▸ **DIRECTIONS FOR THIS TASK**:
Where the string "names" occurs in the material below, report the whole line.

▸ **SUPPLIED DATA**:
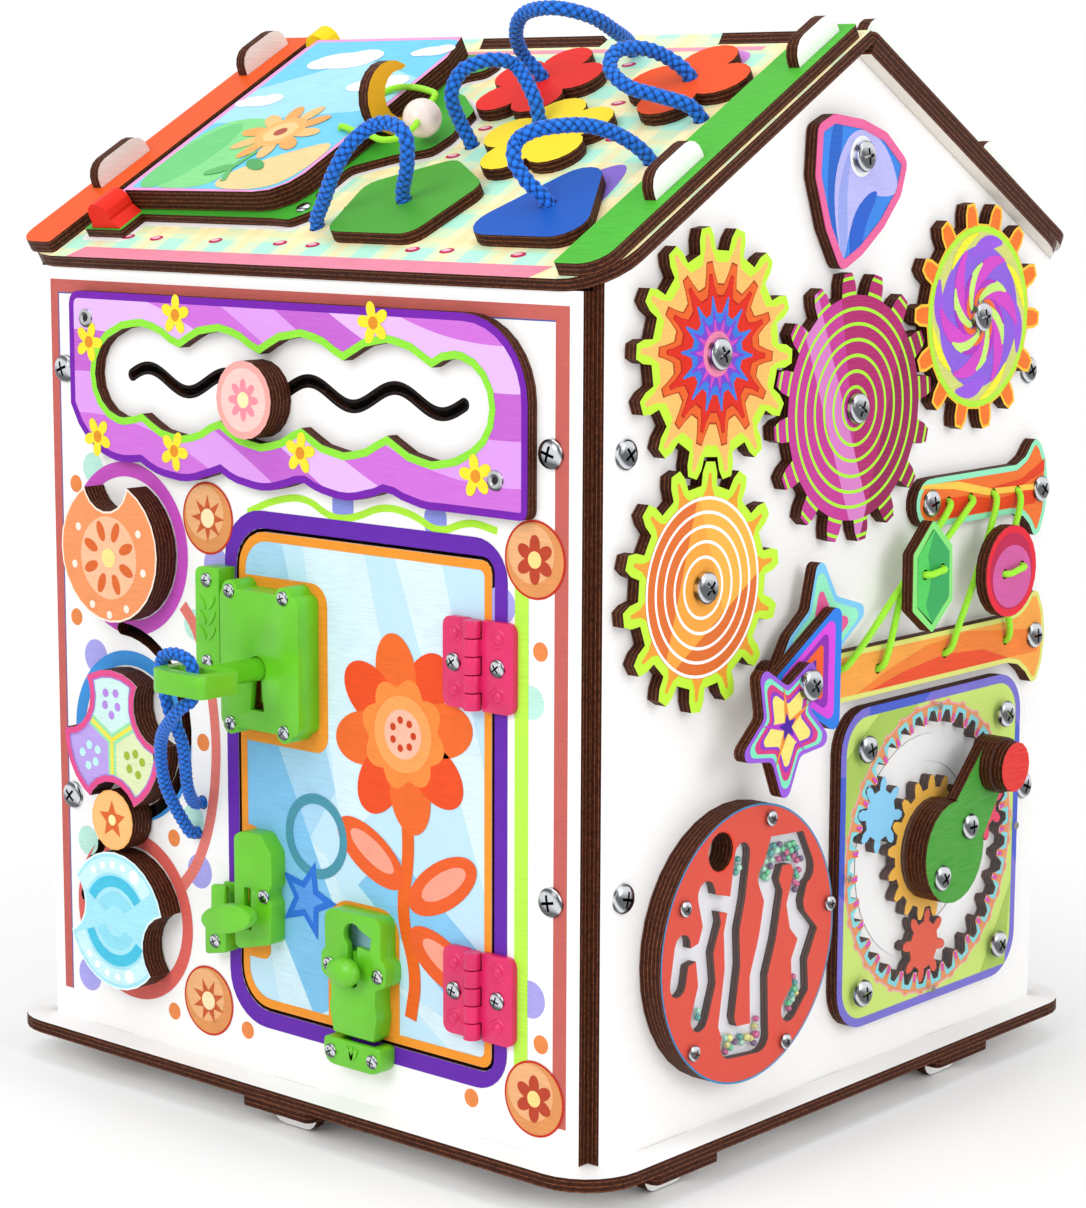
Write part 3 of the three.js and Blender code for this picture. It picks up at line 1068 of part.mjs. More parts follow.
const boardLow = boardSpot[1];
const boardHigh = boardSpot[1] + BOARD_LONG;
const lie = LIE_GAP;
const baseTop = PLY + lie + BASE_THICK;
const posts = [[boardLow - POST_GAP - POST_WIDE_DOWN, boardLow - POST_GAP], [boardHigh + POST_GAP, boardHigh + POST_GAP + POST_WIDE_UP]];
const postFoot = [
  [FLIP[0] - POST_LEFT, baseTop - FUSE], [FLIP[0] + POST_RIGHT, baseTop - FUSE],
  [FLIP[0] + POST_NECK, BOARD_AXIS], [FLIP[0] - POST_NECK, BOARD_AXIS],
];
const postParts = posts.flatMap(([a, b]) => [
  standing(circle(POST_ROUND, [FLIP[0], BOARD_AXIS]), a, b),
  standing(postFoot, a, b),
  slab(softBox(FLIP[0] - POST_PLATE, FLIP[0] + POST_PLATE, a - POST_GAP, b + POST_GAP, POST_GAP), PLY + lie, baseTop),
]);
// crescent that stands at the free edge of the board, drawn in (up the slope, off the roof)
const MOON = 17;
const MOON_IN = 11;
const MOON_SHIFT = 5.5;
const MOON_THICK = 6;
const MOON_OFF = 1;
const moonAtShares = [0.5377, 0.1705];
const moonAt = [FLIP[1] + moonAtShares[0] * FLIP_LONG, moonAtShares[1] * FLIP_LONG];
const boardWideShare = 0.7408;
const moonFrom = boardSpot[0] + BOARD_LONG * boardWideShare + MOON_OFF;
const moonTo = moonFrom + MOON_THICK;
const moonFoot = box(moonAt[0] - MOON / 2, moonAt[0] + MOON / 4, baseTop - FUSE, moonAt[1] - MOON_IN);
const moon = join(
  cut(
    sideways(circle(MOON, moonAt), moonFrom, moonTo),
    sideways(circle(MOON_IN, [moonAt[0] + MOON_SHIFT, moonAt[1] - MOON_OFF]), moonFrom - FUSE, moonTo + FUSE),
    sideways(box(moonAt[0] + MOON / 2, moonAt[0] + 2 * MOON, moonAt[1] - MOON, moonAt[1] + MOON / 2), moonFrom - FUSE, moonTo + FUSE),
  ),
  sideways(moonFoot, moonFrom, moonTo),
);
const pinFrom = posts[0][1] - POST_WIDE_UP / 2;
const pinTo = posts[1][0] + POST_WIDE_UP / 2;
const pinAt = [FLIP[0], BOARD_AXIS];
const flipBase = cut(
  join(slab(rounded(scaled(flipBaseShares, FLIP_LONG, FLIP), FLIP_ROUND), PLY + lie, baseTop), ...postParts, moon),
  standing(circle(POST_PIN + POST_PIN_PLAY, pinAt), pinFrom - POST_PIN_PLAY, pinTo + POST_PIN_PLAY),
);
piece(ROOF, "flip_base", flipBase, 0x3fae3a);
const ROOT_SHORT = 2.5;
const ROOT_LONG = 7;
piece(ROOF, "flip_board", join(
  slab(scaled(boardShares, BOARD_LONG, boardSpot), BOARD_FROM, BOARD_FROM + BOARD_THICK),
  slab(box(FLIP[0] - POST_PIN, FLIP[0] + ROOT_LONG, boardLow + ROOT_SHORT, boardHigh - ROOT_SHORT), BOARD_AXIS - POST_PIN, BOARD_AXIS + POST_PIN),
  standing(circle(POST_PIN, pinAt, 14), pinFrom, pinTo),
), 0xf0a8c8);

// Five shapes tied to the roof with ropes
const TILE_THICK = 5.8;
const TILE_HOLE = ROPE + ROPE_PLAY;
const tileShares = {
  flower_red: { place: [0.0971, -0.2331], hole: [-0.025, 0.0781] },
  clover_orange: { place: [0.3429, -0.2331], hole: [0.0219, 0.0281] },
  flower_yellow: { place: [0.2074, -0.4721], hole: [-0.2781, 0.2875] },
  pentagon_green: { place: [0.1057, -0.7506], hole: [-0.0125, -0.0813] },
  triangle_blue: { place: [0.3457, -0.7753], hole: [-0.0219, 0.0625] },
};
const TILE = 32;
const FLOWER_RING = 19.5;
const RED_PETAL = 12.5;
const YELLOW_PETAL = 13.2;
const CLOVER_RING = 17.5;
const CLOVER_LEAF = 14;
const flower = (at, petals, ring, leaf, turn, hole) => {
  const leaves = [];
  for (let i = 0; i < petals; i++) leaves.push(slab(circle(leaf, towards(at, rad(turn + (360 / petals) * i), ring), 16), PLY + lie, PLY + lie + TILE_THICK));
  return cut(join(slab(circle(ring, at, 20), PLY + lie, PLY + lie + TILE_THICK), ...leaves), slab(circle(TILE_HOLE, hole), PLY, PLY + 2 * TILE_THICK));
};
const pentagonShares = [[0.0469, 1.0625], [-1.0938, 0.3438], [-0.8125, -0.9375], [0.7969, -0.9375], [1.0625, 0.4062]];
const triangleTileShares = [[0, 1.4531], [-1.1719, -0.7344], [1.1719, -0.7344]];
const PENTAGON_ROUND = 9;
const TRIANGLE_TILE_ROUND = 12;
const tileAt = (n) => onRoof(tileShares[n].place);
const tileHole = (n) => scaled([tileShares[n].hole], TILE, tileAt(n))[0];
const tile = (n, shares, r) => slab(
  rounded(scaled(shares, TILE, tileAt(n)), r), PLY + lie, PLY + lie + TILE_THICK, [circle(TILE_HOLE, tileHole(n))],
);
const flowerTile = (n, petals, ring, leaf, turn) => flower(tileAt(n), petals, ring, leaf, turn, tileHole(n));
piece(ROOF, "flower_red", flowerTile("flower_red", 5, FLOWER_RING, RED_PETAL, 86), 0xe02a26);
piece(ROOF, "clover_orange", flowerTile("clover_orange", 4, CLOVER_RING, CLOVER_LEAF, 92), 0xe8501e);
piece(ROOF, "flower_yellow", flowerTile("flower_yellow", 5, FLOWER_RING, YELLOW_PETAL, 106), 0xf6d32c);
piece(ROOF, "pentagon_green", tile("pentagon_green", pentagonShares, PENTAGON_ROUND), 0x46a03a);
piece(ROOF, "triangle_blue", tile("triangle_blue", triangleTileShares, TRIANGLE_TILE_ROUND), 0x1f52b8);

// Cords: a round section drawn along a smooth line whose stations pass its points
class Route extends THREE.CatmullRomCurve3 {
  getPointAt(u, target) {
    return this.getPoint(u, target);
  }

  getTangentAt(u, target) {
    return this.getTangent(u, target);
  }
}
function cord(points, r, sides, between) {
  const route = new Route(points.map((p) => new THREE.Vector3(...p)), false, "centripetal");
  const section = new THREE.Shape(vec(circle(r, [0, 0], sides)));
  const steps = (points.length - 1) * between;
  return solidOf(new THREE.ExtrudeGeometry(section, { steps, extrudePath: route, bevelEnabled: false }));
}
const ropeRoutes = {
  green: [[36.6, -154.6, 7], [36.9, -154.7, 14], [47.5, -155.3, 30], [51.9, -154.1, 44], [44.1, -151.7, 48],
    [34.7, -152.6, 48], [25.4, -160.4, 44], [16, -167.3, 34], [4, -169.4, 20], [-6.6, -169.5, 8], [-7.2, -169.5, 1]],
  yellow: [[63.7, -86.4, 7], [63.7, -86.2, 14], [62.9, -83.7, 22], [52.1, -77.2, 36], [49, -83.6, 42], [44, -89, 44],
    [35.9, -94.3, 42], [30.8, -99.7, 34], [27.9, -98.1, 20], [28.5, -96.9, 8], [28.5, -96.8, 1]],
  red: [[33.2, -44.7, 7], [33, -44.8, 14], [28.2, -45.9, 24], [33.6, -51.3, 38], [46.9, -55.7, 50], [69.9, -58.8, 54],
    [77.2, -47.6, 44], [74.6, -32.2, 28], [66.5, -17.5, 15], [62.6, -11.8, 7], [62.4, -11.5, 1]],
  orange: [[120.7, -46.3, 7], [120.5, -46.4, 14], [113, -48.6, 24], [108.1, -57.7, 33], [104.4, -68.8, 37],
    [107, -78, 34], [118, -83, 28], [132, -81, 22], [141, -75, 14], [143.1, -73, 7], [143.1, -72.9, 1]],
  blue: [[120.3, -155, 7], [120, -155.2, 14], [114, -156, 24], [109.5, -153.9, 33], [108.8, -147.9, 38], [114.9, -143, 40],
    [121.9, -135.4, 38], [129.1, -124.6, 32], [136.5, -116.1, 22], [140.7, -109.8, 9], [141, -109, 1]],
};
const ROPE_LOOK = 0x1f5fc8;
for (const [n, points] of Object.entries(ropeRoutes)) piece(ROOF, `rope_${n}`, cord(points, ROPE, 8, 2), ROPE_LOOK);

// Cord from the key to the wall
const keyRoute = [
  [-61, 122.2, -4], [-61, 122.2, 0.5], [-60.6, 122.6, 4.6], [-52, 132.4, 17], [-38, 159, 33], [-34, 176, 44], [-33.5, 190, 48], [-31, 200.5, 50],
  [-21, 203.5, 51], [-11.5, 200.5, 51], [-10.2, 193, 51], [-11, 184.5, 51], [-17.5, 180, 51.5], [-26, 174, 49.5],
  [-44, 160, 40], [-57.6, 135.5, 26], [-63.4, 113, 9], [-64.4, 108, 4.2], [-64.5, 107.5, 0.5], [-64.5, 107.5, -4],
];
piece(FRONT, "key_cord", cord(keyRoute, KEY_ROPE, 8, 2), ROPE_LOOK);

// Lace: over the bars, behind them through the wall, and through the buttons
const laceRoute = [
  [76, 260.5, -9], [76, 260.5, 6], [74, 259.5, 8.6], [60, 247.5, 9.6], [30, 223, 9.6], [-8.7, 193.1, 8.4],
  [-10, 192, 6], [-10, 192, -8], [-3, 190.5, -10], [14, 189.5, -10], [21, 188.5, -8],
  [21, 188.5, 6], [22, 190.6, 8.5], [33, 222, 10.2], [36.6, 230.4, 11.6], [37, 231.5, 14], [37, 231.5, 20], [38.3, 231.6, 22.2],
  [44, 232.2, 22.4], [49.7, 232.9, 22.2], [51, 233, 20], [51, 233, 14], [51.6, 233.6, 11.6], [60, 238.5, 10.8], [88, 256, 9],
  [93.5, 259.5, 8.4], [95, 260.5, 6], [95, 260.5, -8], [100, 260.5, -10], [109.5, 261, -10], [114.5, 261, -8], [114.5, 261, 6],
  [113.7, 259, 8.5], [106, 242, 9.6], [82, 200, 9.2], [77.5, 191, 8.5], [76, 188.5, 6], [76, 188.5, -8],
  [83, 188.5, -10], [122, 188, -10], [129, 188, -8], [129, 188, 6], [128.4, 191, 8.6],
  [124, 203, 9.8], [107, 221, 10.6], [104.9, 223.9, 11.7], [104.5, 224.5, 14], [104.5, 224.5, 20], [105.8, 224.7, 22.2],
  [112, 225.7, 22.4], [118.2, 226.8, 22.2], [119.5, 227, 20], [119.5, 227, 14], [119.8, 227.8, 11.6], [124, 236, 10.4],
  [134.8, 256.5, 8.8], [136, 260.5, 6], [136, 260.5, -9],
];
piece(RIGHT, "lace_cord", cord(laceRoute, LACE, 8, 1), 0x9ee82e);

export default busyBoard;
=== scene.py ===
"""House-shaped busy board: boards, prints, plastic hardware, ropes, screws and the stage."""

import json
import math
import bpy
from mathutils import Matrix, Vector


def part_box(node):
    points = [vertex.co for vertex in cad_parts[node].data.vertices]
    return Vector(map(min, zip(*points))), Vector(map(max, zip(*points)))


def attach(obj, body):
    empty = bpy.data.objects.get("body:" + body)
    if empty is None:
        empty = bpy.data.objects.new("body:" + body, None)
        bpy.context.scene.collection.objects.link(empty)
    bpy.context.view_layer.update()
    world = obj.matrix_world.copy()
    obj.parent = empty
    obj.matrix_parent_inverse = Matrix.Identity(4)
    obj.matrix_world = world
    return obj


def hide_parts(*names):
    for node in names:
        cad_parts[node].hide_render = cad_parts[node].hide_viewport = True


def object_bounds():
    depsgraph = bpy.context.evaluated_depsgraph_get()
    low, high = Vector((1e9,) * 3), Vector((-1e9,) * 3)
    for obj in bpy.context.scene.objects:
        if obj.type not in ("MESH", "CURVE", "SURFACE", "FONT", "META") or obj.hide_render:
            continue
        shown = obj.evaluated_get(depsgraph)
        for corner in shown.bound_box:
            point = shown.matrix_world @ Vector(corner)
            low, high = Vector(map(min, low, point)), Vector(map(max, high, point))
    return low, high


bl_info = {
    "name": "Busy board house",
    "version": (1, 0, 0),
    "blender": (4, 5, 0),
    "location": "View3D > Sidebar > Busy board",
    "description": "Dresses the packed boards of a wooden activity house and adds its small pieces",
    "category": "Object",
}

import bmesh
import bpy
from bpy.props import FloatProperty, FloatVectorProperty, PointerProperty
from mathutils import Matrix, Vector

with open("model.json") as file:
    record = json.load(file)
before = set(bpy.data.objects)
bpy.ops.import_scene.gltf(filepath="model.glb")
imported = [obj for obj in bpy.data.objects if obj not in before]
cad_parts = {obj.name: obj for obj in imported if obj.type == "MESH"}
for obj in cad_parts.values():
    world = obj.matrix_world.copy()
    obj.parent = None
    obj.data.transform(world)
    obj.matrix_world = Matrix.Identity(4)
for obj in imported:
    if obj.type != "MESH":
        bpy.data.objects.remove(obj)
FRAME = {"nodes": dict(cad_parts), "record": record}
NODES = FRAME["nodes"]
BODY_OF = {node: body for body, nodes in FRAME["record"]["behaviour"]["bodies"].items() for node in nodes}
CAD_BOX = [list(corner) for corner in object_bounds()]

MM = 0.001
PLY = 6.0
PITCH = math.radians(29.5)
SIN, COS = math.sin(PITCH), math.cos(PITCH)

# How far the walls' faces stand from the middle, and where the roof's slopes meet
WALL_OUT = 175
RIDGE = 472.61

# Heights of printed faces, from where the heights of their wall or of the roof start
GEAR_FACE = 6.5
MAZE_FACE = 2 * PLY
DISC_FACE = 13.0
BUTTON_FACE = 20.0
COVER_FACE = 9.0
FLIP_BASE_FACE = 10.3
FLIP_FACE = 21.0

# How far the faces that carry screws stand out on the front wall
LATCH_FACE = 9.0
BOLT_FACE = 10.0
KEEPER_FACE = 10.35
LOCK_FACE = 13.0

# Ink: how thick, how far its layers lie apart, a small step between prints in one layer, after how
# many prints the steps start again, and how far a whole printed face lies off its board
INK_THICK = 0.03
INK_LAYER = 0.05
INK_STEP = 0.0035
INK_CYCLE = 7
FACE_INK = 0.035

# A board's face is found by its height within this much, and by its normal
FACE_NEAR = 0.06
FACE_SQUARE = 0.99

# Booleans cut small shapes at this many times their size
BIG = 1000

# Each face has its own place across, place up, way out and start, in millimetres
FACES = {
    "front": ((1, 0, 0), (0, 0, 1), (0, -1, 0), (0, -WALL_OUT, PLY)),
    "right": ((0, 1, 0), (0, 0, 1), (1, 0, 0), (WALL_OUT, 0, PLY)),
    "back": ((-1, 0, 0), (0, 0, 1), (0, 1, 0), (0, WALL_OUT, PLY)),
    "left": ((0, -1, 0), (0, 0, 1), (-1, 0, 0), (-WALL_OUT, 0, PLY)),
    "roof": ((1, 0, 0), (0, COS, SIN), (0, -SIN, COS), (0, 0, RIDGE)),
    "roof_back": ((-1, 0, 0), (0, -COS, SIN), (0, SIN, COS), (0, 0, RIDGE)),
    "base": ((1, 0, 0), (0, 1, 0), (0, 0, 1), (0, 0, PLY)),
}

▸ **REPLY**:
def hide_parts(*names):
    for node in names:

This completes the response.